▶ Given instruction: Send back all the data below, exactly as given.

▶ Data supplied:
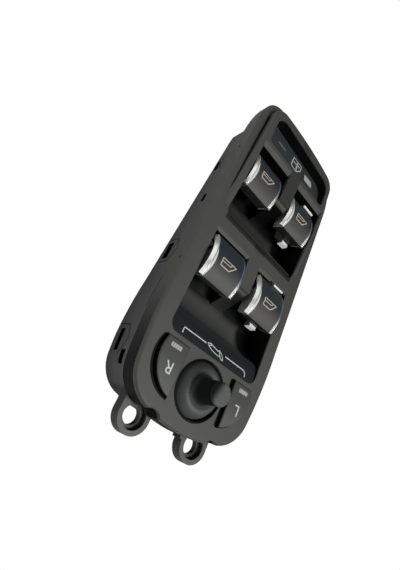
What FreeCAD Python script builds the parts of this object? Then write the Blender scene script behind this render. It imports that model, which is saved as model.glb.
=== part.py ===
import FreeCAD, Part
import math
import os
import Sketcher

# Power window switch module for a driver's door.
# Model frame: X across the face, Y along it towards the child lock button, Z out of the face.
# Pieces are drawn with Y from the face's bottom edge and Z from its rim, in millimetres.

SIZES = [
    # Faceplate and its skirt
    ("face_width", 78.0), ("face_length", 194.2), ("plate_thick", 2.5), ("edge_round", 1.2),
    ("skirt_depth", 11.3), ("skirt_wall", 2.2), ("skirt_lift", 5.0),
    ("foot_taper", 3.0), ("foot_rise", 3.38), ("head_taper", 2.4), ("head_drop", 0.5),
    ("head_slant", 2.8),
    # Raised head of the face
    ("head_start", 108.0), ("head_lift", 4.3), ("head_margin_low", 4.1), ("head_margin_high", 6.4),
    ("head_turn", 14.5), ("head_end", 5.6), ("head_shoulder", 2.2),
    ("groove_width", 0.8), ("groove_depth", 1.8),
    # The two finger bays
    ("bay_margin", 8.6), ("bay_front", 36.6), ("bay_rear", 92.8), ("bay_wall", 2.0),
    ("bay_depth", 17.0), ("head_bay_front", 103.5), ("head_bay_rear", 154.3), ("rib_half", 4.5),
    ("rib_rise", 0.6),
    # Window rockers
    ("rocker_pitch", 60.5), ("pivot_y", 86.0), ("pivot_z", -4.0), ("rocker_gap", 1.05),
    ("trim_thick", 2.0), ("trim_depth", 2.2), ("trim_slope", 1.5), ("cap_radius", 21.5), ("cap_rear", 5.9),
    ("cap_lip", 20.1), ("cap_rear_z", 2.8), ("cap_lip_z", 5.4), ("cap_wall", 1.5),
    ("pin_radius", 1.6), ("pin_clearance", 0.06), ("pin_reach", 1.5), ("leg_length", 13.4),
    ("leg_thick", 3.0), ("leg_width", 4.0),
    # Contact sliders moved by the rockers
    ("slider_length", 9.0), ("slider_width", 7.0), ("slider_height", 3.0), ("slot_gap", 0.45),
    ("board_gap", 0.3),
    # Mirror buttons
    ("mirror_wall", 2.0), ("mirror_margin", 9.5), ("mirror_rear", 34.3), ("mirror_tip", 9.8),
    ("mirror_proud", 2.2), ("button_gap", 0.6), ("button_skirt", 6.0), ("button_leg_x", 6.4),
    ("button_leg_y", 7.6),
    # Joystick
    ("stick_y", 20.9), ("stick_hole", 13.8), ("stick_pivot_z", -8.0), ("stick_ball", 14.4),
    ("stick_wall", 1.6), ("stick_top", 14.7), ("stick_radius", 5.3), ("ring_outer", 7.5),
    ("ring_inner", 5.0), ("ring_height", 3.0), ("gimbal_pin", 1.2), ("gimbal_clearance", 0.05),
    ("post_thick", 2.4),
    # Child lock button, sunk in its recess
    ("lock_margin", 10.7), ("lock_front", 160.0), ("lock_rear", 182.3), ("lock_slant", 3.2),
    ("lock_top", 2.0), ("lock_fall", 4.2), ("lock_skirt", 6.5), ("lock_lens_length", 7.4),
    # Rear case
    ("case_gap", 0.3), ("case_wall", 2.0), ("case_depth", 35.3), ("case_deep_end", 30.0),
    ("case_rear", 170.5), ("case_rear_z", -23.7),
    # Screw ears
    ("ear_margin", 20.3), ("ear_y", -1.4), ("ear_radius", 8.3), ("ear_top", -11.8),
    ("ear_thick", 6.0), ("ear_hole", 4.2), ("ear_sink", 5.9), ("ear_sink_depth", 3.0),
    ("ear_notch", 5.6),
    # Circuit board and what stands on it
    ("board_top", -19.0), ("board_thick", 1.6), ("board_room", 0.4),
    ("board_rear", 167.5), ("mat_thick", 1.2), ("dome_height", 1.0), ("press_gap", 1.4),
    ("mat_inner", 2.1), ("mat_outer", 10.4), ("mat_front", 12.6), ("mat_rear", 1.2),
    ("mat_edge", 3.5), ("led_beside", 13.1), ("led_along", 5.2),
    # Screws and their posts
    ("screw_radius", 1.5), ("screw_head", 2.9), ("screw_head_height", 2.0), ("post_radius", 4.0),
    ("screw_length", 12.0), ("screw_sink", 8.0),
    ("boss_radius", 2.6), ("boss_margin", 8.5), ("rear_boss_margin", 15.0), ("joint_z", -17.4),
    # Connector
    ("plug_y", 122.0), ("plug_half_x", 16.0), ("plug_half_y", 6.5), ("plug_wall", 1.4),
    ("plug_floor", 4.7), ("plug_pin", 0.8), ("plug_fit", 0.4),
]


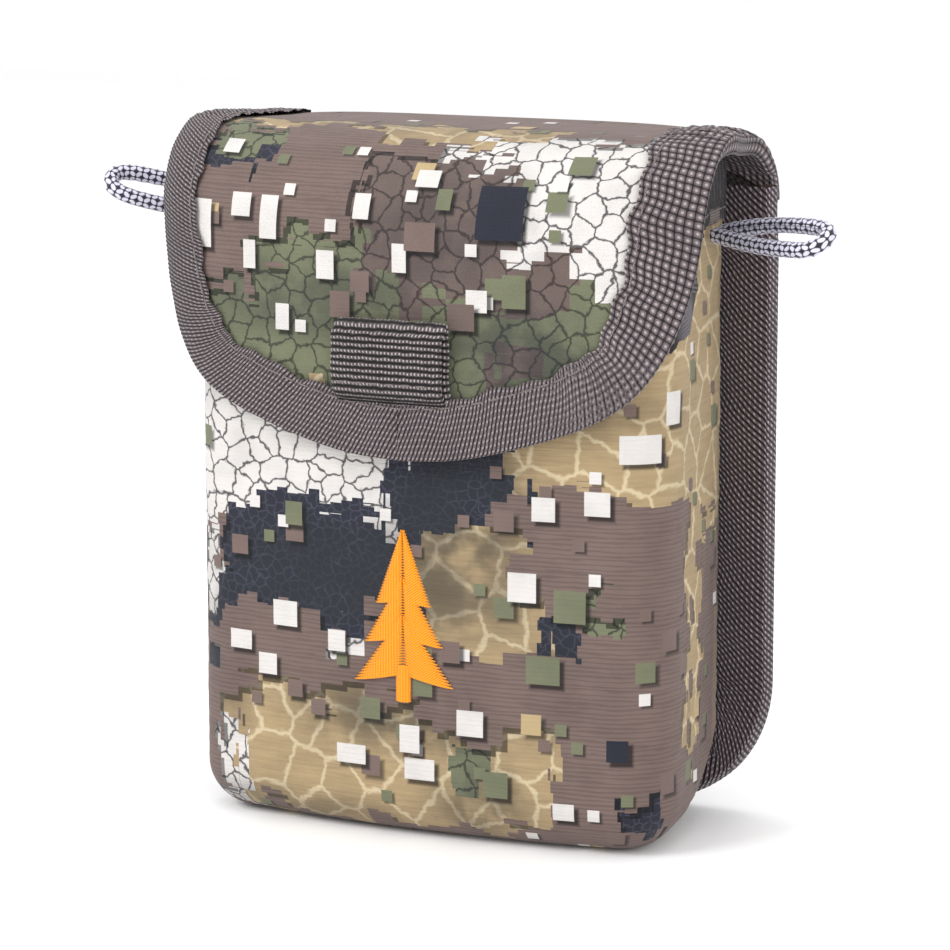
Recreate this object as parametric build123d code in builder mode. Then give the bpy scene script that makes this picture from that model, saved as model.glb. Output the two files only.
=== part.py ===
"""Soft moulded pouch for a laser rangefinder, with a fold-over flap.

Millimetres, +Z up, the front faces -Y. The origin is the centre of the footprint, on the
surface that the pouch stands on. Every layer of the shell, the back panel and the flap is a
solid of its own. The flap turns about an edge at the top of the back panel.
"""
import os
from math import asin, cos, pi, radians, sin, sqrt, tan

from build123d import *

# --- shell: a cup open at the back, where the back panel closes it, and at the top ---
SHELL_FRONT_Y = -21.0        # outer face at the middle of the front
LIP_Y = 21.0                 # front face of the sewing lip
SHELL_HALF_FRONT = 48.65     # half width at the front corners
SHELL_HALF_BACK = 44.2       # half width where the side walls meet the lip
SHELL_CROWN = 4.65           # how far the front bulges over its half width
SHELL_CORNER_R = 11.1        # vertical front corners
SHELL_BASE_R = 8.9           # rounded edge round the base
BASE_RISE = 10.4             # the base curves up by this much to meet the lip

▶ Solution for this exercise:
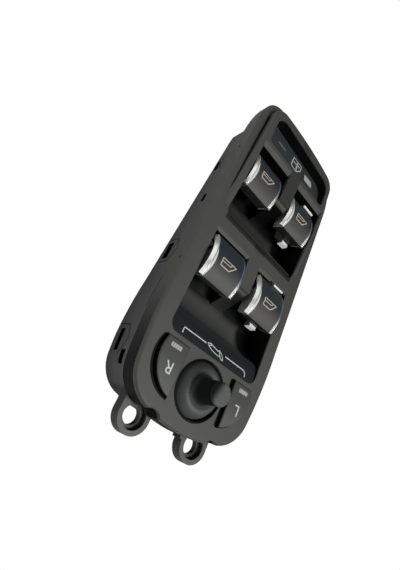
What FreeCAD Python script builds the parts of this object? Then write the Blender scene script behind this render. It imports that model, which is saved as model.glb.
=== part.py ===
import FreeCAD, Part
import math
import os
import Sketcher

# Power window switch module for a driver's door.
# Model frame: X across the face, Y along it towards the child lock button, Z out of the face.
# Pieces are drawn with Y from the face's bottom edge and Z from its rim, in millimetres.

SIZES = [
    # Faceplate and its skirt
    ("face_width", 78.0), ("face_length", 194.2), ("plate_thick", 2.5), ("edge_round", 1.2),
    ("skirt_depth", 11.3), ("skirt_wall", 2.2), ("skirt_lift", 5.0),
    ("foot_taper", 3.0), ("foot_rise", 3.38), ("head_taper", 2.4), ("head_drop", 0.5),
    ("head_slant", 2.8),
    # Raised head of the face
    ("head_start", 108.0), ("head_lift", 4.3), ("head_margin_low", 4.1), ("head_margin_high", 6.4),
    ("head_turn", 14.5), ("head_end", 5.6), ("head_shoulder", 2.2),
    ("groove_width", 0.8), ("groove_depth", 1.8),
    # The two finger bays
    ("bay_margin", 8.6), ("bay_front", 36.6), ("bay_rear", 92.8), ("bay_wall", 2.0),
    ("bay_depth", 17.0), ("head_bay_front", 103.5), ("head_bay_rear", 154.3), ("rib_half", 4.5),
    ("rib_rise", 0.6),
    # Window rockers
    ("rocker_pitch", 60.5), ("pivot_y", 86.0), ("pivot_z", -4.0), ("rocker_gap", 1.05),
    ("trim_thick", 2.0), ("trim_depth", 2.2), ("trim_slope", 1.5), ("cap_radius", 21.5), ("cap_rear", 5.9),
    ("cap_lip", 20.1), ("cap_rear_z", 2.8), ("cap_lip_z", 5.4), ("cap_wall", 1.5),
    ("pin_radius", 1.6), ("pin_clearance", 0.06), ("pin_reach", 1.5), ("leg_length", 13.4),
    ("leg_thick", 3.0), ("leg_width", 4.0),
    # Contact sliders moved by the rockers
    ("slider_length", 9.0), ("slider_width", 7.0), ("slider_height", 3.0), ("slot_gap", 0.45),
    ("board_gap", 0.3),
    # Mirror buttons
    ("mirror_wall", 2.0), ("mirror_margin", 9.5), ("mirror_rear", 34.3), ("mirror_tip", 9.8),
    ("mirror_proud", 2.2), ("button_gap", 0.6), ("button_skirt", 6.0), ("button_leg_x", 6.4),
    ("button_leg_y", 7.6),
    # Joystick
    ("stick_y", 20.9), ("stick_hole", 13.8), ("stick_pivot_z", -8.0), ("stick_ball", 14.4),
    ("stick_wall", 1.6), ("stick_top", 14.7), ("stick_radius", 5.3), ("ring_outer", 7.5),
    ("ring_inner", 5.0), ("ring_height", 3.0), ("gimbal_pin", 1.2), ("gimbal_clearance", 0.05),
    ("post_thick", 2.4),
    # Child lock button, sunk in its recess
    ("lock_margin", 10.7), ("lock_front", 160.0), ("lock_rear", 182.3), ("lock_slant", 3.2),
    ("lock_top", 2.0), ("lock_fall", 4.2), ("lock_skirt", 6.5), ("lock_lens_length", 7.4),
    # Rear case
    ("case_gap", 0.3), ("case_wall", 2.0), ("case_depth", 35.3), ("case_deep_end", 30.0),
    ("case_rear", 170.5), ("case_rear_z", -23.7),
    # Screw ears
    ("ear_margin", 20.3), ("ear_y", -1.4), ("ear_radius", 8.3), ("ear_top", -11.8),
    ("ear_thick", 6.0), ("ear_hole", 4.2), ("ear_sink", 5.9), ("ear_sink_depth", 3.0),
    ("ear_notch", 5.6),
    # Circuit board and what stands on it
    ("board_top", -19.0), ("board_thick", 1.6), ("board_room", 0.4),
    ("board_rear", 167.5), ("mat_thick", 1.2), ("dome_height", 1.0), ("press_gap", 1.4),
    ("mat_inner", 2.1), ("mat_outer", 10.4), ("mat_front", 12.6), ("mat_rear", 1.2),
    ("mat_edge", 3.5), ("led_beside", 13.1), ("led_along", 5.2),
    # Screws and their posts
    ("screw_radius", 1.5), ("screw_head", 2.9), ("screw_head_height", 2.0), ("post_radius", 4.0),
    ("screw_length", 12.0), ("screw_sink", 8.0),
    ("boss_radius", 2.6), ("boss_margin", 8.5), ("rear_boss_margin", 15.0), ("joint_z", -17.4),
    # Connector
    ("plug_y", 122.0), ("plug_half_x", 16.0), ("plug_half_y", 6.5), ("plug_wall", 1.4),
    ("plug_floor", 4.7), ("plug_pin", 0.8), ("plug_fit", 0.4),
]


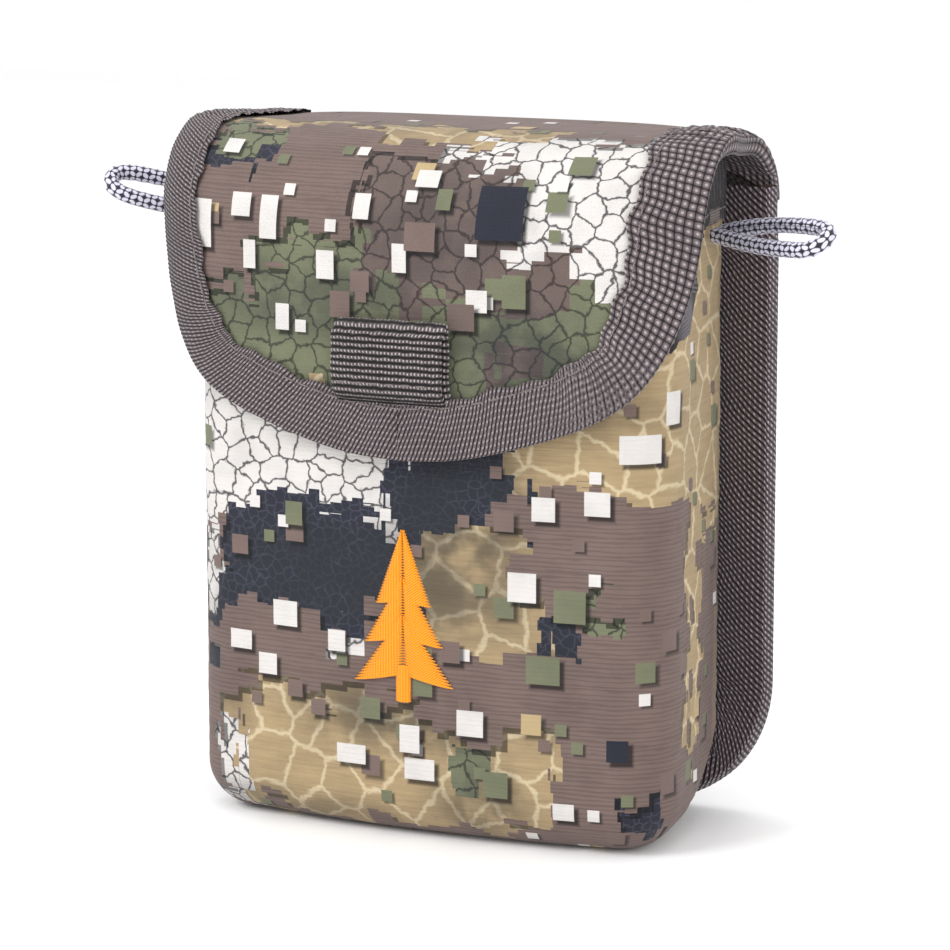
Recreate this object as parametric build123d code in builder mode. Then give the bpy scene script that makes this picture from that model, saved as model.glb. Output the two files only.
=== part.py ===
"""Soft moulded pouch for a laser rangefinder, with a fold-over flap.

Millimetres, +Z up, the front faces -Y. The origin is the centre of the footprint, on the
surface that the pouch stands on. Every layer of the shell, the back panel and the flap is a
solid of its own. The flap turns about an edge at the top of the back panel.
"""
import os
from math import asin, cos, pi, radians, sin, sqrt, tan

from build123d import *

# --- shell: a cup open at the back, where the back panel closes it, and at the top ---
SHELL_FRONT_Y = -21.0        # outer face at the middle of the front
LIP_Y = 21.0                 # front face of the sewing lip
SHELL_HALF_FRONT = 48.65     # half width at the front corners
SHELL_HALF_BACK = 44.2       # half width where the side walls meet the lip
SHELL_CROWN = 4.65           # how far the front bulges over its half width
SHELL_CORNER_R = 11.1        # vertical front corners
SHELL_BASE_R = 8.9           # rounded edge round the base
BASE_RISE = 10.4             # the base curves up by this much to meet the lip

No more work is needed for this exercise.